Friday, October 10, 2014

Rolling the Dice in Atlantic City



Above is a state photo of the Revel casino and hotel just as construction was being finished on the project in late 2011 or 2012.

As you can see, it is huge, 47 stories, the second tallest building in the New Jersey and by far the tallest in Atlantic City, the first East Coast location to open to gambling in the late 1970s.

Revel is a beautiful building, but it was not like other casinos in Atlantic City.  Its gaming area had full windows, not the 24-hour artificial light typically associated with gambling venues.  Smoking was not allowed.  There were fewer slot machine areas and $5 blackjack tables than at other casinos.  Drinks were not comped as often, and restaurants were pricier than those at other hotels.  Its check-in lobby, accessed by escalator, was on the 11th floor.  Its amenities included a 5,500-seat arena, a 700-seat theater, 10 swimming pools, a fancy spa and lovely rooms priced at $400 a night.

In short, Revel was designed to expand the Atlantic city clientele by attracting a new class of wealthier customers in what traditionally had been a downscale gambling market.

Revel was supposed to be a game-changer.  Instead, it seems to have burned just about everybody who had anything to do with it.

Morgan Stanley

Morgan Stanley, the enormous financial firm, bought the Revel property parcel in 2006 (the peak year for Atlantic City gambling, when $6 billion was spent in the city's casinos.)  The firm commissioned Revel Entertainment Group to develop a casino and hotel on the site.

Plans were made for a $2 billion casino and hotel with two 700-foot towers, 4,000 guest rooms and 7,000 parking spaces.

By 2008, Atlantic City gaming revenues had begun their decline, and plans for one of the two hotel towers were deferred.  Morgan Stanley took out a loan to keep construction going.

In 2009, the project was in trouble.  There was talk of $300 million in New Jersey tax breaks to complete Revel.

The tax breaks were not approved.  In spring, 2010, Morgan Stanley stopped construction on Revel.

New Jersey Steps Up

In 2011, Morgan Stanley sold its Revel stake for $30 million, taking a loss of $1.2 billion.  Revel arranged a $1.15 billion financing package to complete the project, largely with 12-percent loans from hedge-funds that could be converted into 90 percent ownership of Revel after several years.

New Jersey promised $260 million in future tax breaks from Revel profits.

Revel opened in April 2012.  Gambling revenues were well below expectations.

Four months later, Revel was operating in the red and its debt was downgraded.

In December, Revel lined up new financing for the hotel-casino.

Bankruptcy No. 1

Three months later, in March 2013, less than a year after its opening, Revel filed for bankruptcy, exiting two months later after giving 82 percent of its equity to its lenders.

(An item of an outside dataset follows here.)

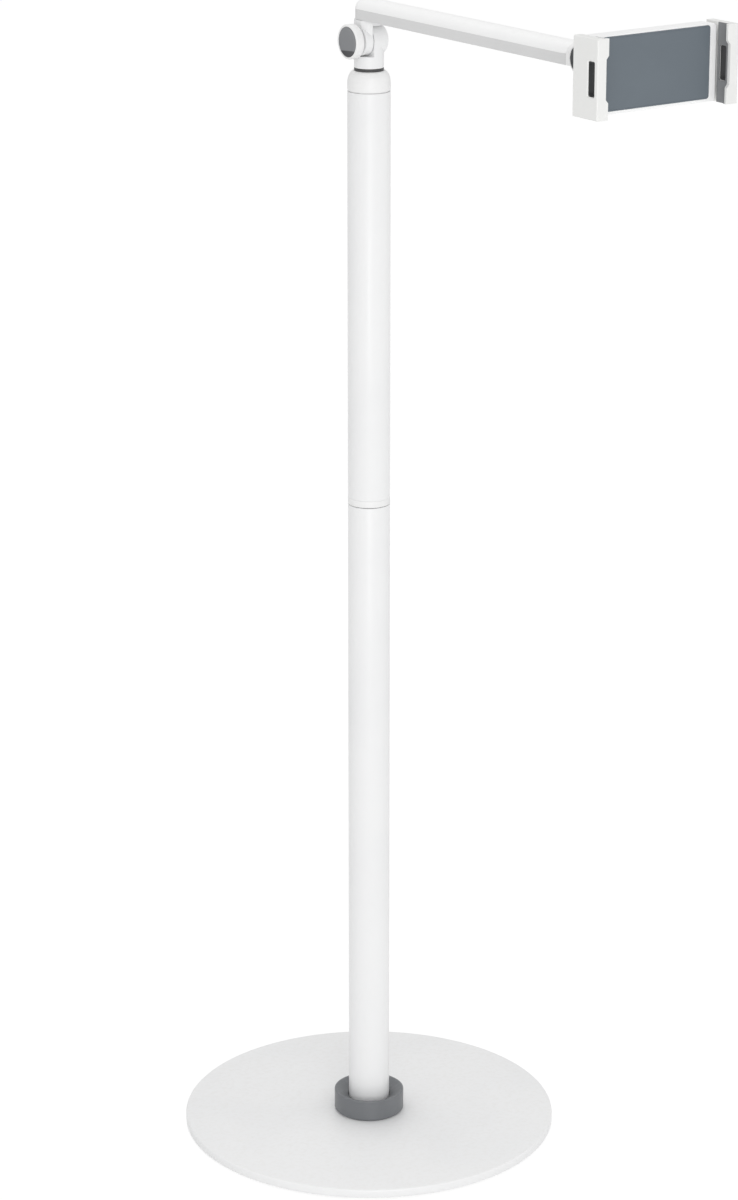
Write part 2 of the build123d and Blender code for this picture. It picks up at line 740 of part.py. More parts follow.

Gambling revenues continue to drop in Atlantic City.  Total 2013 revenues in the city were $2.8 billion, down more than half from the peak year of 2006.  The opening of casinos in other states -- Delaware, Pennsylvania and New York -- had drained customers from Atlantic City, and the market for casinos was saturated.

Revel's revenues were among Atlantic City's lowest.

Bankruptcy No. 2

In January 2014, the Atlantic Club casino closed, leaving 11 casinos, most of them unhealthy, struggling to survive in Atlantic City.

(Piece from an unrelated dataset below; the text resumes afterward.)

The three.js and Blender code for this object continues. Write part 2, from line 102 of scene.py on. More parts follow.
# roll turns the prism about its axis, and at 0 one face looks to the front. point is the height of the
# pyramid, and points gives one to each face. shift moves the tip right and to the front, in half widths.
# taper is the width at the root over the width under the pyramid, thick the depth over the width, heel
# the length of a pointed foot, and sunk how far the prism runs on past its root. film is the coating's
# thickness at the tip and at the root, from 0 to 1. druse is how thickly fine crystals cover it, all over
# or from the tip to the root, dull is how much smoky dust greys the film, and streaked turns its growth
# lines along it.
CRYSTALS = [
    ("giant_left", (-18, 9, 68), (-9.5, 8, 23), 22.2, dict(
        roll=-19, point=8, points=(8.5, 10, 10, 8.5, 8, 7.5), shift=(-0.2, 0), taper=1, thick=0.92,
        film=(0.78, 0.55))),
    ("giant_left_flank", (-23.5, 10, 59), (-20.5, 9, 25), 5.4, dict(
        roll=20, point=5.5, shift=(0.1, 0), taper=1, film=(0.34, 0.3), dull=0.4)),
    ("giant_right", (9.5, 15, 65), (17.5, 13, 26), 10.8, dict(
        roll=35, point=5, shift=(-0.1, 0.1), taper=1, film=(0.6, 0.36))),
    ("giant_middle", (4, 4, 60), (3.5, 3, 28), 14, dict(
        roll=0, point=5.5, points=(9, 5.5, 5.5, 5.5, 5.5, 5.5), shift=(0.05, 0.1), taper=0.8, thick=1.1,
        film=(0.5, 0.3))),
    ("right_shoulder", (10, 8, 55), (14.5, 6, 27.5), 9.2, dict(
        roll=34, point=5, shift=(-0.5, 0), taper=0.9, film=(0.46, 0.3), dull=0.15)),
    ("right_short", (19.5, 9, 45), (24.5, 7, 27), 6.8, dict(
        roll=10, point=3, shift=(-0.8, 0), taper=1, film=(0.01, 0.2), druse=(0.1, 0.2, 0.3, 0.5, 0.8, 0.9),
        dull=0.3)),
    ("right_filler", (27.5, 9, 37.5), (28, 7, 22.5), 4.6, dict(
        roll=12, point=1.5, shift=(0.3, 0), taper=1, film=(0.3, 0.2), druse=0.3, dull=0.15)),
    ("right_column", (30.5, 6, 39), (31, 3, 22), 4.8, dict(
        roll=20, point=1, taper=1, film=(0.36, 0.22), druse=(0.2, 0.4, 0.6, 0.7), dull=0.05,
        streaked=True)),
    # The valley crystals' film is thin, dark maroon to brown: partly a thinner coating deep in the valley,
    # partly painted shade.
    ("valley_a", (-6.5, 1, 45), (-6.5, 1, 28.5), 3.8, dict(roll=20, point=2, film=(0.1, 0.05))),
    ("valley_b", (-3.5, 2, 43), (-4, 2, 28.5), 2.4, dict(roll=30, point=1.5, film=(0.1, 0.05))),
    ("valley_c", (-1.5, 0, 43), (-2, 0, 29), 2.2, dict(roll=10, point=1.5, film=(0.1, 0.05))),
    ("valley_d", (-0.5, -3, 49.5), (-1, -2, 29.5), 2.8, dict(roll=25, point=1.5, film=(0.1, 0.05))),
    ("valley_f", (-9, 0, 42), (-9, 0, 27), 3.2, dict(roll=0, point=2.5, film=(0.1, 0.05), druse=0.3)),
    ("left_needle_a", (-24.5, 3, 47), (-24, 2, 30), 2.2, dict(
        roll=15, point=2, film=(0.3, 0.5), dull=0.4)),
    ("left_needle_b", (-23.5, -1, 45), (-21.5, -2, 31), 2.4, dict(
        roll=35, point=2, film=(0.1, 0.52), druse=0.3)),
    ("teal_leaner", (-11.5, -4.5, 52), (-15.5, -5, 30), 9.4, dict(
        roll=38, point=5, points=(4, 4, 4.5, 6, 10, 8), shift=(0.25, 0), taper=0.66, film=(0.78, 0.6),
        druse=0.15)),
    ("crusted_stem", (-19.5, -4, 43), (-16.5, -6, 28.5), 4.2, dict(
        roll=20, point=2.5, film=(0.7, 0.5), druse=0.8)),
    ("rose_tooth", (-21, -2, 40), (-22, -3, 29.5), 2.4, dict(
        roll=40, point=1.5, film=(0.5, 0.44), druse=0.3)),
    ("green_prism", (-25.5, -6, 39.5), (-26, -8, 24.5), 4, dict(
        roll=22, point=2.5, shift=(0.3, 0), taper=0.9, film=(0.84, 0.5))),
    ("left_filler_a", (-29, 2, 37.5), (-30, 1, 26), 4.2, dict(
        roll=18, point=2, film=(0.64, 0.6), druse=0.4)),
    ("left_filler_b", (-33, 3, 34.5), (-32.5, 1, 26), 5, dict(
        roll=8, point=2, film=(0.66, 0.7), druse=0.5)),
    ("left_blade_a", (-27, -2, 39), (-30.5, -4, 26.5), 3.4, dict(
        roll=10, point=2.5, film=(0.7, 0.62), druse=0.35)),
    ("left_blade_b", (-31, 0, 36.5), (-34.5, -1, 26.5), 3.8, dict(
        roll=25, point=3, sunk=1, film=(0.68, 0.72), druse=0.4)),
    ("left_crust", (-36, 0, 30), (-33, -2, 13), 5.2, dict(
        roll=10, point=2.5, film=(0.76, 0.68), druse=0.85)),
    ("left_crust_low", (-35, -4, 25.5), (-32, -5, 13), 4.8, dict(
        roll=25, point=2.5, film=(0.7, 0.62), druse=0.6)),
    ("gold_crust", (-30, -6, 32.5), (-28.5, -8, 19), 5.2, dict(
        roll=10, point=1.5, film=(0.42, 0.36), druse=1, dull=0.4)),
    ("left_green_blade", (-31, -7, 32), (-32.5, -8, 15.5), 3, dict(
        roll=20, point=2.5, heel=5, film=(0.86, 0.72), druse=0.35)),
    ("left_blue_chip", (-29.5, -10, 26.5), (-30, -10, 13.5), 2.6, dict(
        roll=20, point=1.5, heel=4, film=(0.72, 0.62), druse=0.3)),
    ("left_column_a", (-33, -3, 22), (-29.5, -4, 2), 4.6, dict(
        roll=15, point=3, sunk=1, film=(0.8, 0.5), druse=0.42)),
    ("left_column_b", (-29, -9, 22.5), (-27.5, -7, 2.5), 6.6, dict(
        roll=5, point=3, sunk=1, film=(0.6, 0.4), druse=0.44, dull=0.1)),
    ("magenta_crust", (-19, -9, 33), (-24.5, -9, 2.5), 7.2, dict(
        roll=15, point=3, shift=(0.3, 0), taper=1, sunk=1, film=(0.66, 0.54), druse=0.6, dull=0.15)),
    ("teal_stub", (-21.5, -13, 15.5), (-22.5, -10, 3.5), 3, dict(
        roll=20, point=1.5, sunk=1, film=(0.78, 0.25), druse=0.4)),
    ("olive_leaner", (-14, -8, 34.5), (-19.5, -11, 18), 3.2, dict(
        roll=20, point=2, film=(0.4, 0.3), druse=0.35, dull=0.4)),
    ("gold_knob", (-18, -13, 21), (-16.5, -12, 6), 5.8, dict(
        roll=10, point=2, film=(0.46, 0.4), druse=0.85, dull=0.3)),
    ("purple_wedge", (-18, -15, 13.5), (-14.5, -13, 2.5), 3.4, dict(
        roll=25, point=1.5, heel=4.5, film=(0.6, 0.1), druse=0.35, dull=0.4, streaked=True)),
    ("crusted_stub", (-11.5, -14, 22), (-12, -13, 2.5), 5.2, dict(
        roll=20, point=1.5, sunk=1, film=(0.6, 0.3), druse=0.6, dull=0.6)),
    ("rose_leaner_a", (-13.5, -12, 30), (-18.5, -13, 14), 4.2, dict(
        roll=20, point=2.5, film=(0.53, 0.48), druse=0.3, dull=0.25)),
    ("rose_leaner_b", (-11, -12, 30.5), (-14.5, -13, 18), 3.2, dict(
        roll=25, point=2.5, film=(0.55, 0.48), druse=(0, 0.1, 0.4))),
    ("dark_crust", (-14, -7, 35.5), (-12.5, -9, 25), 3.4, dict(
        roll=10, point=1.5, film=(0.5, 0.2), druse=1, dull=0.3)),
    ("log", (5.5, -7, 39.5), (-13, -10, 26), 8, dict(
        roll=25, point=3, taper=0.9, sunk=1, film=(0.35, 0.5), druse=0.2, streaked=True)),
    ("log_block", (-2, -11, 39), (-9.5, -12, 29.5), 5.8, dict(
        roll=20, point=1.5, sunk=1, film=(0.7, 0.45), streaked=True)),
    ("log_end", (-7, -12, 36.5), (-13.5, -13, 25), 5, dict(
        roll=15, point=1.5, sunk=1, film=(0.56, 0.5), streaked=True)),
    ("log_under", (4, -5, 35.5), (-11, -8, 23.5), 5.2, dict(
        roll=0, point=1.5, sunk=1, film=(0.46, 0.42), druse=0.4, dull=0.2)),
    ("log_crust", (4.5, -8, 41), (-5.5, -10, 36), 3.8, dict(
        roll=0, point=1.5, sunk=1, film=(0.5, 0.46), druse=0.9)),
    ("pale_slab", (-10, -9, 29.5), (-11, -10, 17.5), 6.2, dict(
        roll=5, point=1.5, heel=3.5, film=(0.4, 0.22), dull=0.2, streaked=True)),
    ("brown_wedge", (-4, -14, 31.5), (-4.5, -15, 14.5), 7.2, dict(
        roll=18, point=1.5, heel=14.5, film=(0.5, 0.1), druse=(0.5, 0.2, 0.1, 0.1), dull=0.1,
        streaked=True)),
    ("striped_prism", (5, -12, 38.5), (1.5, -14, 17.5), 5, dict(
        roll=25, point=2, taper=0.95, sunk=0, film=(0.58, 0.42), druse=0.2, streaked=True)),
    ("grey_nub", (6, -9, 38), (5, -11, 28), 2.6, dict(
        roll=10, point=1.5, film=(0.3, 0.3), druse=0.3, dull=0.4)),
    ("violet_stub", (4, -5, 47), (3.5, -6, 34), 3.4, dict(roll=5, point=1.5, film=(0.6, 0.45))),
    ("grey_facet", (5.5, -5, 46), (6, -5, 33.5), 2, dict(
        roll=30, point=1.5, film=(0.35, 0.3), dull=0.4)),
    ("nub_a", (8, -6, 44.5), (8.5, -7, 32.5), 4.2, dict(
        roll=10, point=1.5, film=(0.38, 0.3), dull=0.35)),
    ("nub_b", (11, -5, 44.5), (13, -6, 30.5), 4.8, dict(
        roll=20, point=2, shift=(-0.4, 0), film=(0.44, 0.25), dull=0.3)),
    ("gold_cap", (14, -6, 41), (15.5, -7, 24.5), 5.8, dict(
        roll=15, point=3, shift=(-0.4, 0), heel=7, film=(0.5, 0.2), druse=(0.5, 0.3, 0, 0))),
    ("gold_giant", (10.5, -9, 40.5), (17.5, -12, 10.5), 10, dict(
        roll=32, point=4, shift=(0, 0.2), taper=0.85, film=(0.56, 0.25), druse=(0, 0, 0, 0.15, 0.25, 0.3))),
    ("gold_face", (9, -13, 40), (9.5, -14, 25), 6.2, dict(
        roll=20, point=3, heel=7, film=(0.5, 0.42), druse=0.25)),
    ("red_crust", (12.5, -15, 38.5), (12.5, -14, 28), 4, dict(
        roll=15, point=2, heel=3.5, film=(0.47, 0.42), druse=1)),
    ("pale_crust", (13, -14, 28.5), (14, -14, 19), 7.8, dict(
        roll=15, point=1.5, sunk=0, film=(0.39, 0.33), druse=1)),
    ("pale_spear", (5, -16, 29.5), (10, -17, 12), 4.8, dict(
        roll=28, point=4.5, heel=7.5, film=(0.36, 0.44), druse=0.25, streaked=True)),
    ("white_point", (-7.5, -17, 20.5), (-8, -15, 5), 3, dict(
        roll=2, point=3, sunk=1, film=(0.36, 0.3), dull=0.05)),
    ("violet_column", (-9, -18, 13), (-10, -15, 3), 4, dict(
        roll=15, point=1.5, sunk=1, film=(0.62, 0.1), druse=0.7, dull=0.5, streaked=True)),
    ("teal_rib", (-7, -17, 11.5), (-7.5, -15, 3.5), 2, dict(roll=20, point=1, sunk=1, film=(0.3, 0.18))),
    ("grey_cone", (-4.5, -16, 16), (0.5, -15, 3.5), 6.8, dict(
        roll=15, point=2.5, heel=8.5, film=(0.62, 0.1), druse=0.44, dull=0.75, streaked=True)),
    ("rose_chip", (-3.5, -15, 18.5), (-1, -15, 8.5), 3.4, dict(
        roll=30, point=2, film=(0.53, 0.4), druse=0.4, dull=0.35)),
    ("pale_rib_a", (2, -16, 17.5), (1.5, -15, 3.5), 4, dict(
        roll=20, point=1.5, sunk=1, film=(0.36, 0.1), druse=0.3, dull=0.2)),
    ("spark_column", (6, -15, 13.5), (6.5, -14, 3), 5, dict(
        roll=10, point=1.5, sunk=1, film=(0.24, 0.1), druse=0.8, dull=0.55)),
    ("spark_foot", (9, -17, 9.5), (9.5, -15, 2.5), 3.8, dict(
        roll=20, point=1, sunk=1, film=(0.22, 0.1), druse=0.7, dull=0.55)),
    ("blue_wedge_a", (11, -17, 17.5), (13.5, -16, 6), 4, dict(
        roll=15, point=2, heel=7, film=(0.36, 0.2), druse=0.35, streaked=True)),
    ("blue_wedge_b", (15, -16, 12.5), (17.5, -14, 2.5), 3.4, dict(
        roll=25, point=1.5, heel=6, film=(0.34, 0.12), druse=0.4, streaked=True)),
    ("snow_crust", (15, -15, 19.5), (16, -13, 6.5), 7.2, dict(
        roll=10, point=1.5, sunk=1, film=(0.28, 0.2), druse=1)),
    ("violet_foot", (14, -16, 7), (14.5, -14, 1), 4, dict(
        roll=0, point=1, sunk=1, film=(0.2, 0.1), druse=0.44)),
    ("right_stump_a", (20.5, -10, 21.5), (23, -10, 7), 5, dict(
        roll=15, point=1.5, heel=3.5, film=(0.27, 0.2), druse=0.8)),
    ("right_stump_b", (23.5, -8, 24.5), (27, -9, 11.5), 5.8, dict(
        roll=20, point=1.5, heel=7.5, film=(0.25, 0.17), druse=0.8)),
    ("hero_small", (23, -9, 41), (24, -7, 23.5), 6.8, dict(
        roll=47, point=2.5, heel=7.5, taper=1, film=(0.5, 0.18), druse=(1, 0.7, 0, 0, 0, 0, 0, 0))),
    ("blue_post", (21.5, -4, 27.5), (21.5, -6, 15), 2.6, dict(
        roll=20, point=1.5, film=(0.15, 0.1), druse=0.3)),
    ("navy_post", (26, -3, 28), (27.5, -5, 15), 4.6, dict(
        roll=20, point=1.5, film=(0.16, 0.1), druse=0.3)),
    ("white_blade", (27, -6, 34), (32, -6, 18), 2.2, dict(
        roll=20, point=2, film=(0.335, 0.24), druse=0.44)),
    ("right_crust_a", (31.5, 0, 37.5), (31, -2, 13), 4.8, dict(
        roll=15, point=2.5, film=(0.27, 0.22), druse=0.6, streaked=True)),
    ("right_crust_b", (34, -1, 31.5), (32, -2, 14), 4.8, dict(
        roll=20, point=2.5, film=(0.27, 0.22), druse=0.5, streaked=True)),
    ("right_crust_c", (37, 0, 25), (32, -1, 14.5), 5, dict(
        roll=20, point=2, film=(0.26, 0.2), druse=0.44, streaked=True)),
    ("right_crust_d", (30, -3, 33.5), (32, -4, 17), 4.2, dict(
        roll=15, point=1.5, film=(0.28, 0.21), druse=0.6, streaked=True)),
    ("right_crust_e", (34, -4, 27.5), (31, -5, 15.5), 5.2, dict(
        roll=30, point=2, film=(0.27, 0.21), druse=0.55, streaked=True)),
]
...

In June, 13 months after its last bankruptcy was resolved, Revel filed for bankruptcy again and said it would close if a buyer could not be found at auction.

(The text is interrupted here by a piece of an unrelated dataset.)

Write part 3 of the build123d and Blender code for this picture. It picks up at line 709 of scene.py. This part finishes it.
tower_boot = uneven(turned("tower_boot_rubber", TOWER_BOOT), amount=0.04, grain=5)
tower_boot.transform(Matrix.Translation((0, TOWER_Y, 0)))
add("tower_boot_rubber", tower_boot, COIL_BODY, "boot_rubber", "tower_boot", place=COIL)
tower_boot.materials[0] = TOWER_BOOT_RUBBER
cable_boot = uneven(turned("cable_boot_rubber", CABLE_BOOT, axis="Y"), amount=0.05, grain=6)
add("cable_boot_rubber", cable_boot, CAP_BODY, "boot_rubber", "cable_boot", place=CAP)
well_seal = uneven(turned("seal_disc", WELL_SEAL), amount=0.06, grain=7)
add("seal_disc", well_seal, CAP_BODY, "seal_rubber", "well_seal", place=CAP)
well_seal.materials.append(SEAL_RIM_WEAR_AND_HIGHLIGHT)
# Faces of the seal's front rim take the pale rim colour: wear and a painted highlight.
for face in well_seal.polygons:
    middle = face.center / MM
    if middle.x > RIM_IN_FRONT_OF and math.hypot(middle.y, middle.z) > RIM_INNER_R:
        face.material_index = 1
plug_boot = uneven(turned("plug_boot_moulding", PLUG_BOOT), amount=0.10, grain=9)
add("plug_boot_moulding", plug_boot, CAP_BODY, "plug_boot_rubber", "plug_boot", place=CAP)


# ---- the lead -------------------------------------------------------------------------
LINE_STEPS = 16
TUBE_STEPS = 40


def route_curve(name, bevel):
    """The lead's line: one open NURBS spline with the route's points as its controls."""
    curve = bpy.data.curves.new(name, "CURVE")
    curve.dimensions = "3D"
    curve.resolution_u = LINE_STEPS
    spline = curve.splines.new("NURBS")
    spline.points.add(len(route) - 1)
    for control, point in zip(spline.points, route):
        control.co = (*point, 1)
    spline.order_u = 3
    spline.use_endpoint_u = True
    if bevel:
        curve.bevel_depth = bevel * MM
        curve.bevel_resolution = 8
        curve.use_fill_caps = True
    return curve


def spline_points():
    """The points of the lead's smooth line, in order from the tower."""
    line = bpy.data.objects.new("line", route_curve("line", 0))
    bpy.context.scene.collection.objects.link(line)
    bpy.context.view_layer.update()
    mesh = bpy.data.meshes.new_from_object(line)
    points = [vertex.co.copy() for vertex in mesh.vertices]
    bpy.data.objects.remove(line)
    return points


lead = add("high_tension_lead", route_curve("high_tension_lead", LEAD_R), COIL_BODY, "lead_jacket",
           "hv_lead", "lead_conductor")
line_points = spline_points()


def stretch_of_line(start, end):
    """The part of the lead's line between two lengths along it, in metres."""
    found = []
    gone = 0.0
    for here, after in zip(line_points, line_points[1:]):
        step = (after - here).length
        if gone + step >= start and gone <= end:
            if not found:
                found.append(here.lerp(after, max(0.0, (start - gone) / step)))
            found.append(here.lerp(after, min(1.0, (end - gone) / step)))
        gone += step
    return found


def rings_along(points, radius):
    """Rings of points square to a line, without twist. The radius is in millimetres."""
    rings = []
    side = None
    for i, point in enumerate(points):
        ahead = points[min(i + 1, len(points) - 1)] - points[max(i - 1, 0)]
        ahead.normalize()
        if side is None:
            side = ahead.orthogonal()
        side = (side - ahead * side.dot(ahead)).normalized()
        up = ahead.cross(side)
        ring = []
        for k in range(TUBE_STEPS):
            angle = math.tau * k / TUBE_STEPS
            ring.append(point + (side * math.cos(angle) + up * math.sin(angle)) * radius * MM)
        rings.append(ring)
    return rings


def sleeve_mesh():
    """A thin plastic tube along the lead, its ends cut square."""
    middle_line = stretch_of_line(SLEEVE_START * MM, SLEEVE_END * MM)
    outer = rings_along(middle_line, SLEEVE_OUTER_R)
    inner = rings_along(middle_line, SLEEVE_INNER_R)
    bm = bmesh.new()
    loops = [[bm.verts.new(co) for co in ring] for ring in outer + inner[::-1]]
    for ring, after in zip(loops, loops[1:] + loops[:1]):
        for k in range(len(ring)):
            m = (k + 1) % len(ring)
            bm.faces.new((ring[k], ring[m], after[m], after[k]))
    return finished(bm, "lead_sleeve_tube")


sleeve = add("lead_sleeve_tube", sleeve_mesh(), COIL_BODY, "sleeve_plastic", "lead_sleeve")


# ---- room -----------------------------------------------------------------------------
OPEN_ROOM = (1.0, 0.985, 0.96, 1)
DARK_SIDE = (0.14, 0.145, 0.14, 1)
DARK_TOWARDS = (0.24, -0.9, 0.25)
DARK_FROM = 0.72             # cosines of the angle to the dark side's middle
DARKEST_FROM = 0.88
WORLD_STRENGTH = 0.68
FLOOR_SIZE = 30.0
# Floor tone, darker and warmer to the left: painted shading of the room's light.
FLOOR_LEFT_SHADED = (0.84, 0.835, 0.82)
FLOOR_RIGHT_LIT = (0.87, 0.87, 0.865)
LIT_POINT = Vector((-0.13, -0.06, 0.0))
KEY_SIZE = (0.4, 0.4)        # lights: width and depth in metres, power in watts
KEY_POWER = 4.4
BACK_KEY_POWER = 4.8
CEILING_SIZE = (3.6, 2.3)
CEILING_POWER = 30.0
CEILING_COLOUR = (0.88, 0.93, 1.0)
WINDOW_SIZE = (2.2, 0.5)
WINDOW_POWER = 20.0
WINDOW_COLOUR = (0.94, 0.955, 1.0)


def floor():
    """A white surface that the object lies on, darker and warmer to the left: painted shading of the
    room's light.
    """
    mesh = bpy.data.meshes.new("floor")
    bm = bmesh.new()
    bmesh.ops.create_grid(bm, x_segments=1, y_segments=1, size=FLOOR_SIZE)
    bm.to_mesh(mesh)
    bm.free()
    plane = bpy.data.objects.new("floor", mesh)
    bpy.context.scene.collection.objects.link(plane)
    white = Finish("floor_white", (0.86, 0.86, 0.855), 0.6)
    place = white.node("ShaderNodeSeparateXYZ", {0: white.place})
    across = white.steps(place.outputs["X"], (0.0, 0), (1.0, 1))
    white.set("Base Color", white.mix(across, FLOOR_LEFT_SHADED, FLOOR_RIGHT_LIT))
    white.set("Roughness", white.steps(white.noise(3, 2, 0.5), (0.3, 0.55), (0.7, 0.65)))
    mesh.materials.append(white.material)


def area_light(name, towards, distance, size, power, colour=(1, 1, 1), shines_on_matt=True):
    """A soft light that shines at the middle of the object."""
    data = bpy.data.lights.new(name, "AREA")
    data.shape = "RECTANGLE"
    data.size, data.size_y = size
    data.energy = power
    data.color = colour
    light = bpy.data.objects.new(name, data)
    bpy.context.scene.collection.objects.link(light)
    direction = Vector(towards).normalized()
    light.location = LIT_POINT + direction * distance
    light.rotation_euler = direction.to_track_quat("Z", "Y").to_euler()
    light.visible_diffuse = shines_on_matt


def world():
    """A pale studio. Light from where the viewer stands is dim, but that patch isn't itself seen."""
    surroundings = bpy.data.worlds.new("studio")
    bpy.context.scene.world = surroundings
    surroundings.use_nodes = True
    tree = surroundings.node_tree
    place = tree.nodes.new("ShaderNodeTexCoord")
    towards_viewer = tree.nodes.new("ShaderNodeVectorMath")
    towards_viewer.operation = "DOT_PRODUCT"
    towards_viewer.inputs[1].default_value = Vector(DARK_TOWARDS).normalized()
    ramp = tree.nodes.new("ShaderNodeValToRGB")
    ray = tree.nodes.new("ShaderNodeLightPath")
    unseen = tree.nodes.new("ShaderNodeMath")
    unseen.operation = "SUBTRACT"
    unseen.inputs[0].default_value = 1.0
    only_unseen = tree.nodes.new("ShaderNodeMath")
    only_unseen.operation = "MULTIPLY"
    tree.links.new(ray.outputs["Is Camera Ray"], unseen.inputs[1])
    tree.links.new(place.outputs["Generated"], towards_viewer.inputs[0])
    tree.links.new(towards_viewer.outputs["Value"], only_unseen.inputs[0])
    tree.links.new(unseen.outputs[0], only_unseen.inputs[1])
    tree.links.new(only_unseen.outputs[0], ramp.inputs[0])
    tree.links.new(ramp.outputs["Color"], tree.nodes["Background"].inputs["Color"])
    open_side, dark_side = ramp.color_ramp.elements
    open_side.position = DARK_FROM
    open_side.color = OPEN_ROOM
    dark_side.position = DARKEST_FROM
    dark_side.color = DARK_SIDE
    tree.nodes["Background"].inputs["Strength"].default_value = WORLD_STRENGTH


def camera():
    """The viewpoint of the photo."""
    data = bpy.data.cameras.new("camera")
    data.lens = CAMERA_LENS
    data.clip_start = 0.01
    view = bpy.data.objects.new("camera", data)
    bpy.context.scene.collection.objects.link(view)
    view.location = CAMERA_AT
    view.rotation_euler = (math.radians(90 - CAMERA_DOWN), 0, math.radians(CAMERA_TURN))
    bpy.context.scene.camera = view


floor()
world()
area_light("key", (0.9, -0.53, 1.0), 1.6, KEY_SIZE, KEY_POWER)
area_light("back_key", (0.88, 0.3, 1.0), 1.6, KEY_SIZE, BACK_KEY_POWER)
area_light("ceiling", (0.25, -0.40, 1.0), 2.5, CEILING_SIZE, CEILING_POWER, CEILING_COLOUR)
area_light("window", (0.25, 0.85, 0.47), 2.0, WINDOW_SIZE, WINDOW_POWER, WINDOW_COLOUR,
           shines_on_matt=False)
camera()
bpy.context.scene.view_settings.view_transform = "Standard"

Two other Atlantic City casinos, the Showboat and the Trump Plaza, closed at the end of the summer season.

Revel closed the day after Labor Day, putting 3,100 employees out of work, as well as several hundred other workers who had jobs at restaurants in Revel.

Another casino, the Trump Tax Mahal, has announced it may close in November.

Sold Again

An auction was arranged.  The first bidder, a Miami real estate tycoon with an appetite for bankrupt properties, bid $90 million for Revel, which had cost $2.4 billion to complete and burned through hundreds of millions more in its short two years of operation.

A second bidder appeared and won Revel for $110 million cash.  The group has two casino/hotels in Las Vegas and the Bahamas.

The buyer has announced plans to re-open the casino and hotel, perhaps under a new name.  Operating a property the size of Revel, with 1,400 hotel rooms and many amenities, is an expensive proposition.  Generating enough revenue to keep the facility going, let alone to make a profit in a declining gambling market, already has been proved twice to be unworkable.

It is hard to see how this can end well.

Meanwhile, the biggest economic news in Atlantic City is the anticipated opening of an 86,000 square-foot Bass Pro Shops outdoor center on the road into town.